The staircase upstairs is beautiful and the bedrooms up there contain all the usual stuff bedrooms in these old houses contain. But there are also some unique items like some more rare and striking period furniture as well as Eliphalet King’s military commissions, signed by none other than Governor Jonathan Trumbull and the other by one John Hancock in 1776.
The kids’ room held a rather impressive collection of antique toys. And believe it or not, the old dolls were not as creepy as they usually are – but the creepy mannequin in the dining room more than made up for that.
In another upstairs room the society shows off its impressive collection of samplers from the early 1800’s. I’m not much into these things, but their importance in US history cannot be denied and some of them are super impressive. Also housed here during my visit was a very large antique button collection.

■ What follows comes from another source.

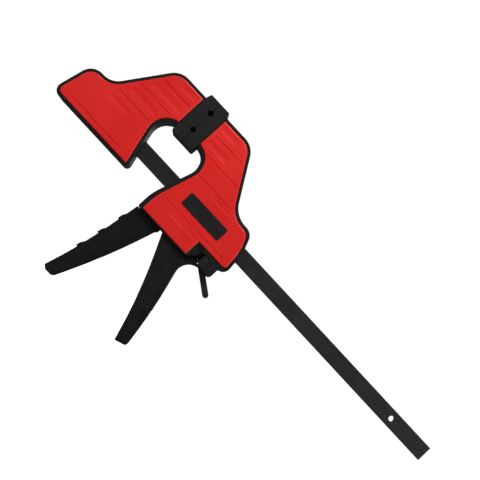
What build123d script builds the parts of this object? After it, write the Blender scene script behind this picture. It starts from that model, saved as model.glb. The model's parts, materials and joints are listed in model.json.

It was here, over a glass display case of old buttons where I asked if I could take a picture. That question was the spark that let the cat out of the bag as to why I was at the museum and why I felt the need to take pictures of stuff that any normal dude isn’t all that interested in. And, thankfully, it was this admission that allowed Nancy and I to become friends. You see how that works?
Anyway, Nancy and I went up to the attic where some evidence of the 1983 fire could be seen, as well as more pedestrian collections of cleaning implements. Don’t ask me why, but the ancient bar of Fels Naptha, antique “washing machine,” and old vacuum cleaner were of interest to me. Nancy and I somehow got to speaking about “modern historic houses” like the Glass House (CTMQ Visit here) and I was sort of surprised to learn that she was very interested in their preservation as much as she was for places like the King House. I suspect she is a rarity in the Connecticut historic house museum docent world.
Back downstairs and back through the kitchen to the shed room, where the society houses some of its permanent collection as well as intermittent seasonal stuff. The most interesting thing here is a crazy collection of tinware – from the 10th anniversary of the Loomis’s from 1869, a time when people gave anniversary gifts according to those traditional materials you’ve read about. Some of the items are just silly, like the tin top hat and the tin shoes. Yes, really. Tin shoes.
In the loft off the shed room is the huge tobacco collection. As mentioned, Suffield is one of Connecticut’s tobacco towns. I can think of tobacco museums and/or parts of museums related to the industry in Windsor, South Windsor, East Hartford, Granby and I’m sure there is a display in East Windsor as well – but I haven’t been there yet.
I really enjoyed the tobacco exhibit not only for all the cool and unique stuff there, but also because it’s where I was able to spend some time with Lester Smith. He’s AWESOME. He’s one of the people I’ve met from all around the state that make everything I do here on CTMQ worth every mile I drive and every dollar I spend. Just a joy to be around.
He was adamant that I check out the barn across the parking lot, but I just didn’t have the time. I promised to return to see it at some point. Sure, it took me over a year to do so, but I finally did one day in the summer of 2011.
Funny enough, the day I went was a harvest day for the tobacco field next to my office. I like to watch the workers hand pick the leaves and am fascinated with how they set the leaves for transport and ultimately their drying. However, I do not like getting caught behind one of the tobacco tractors on the roads here in Windsor, as happened to me on my way up to the barn. I finally arrived and parked and noticed it was open so I wandered in to see what treasures lurked. I know the barn is a work in progress, but even so, there is a nice collection of carriages and old tobacco processing equipment.
The barn was built circa 1840 in Bailieboro, Ontario and was reassembled here by the Suffield Historical Society.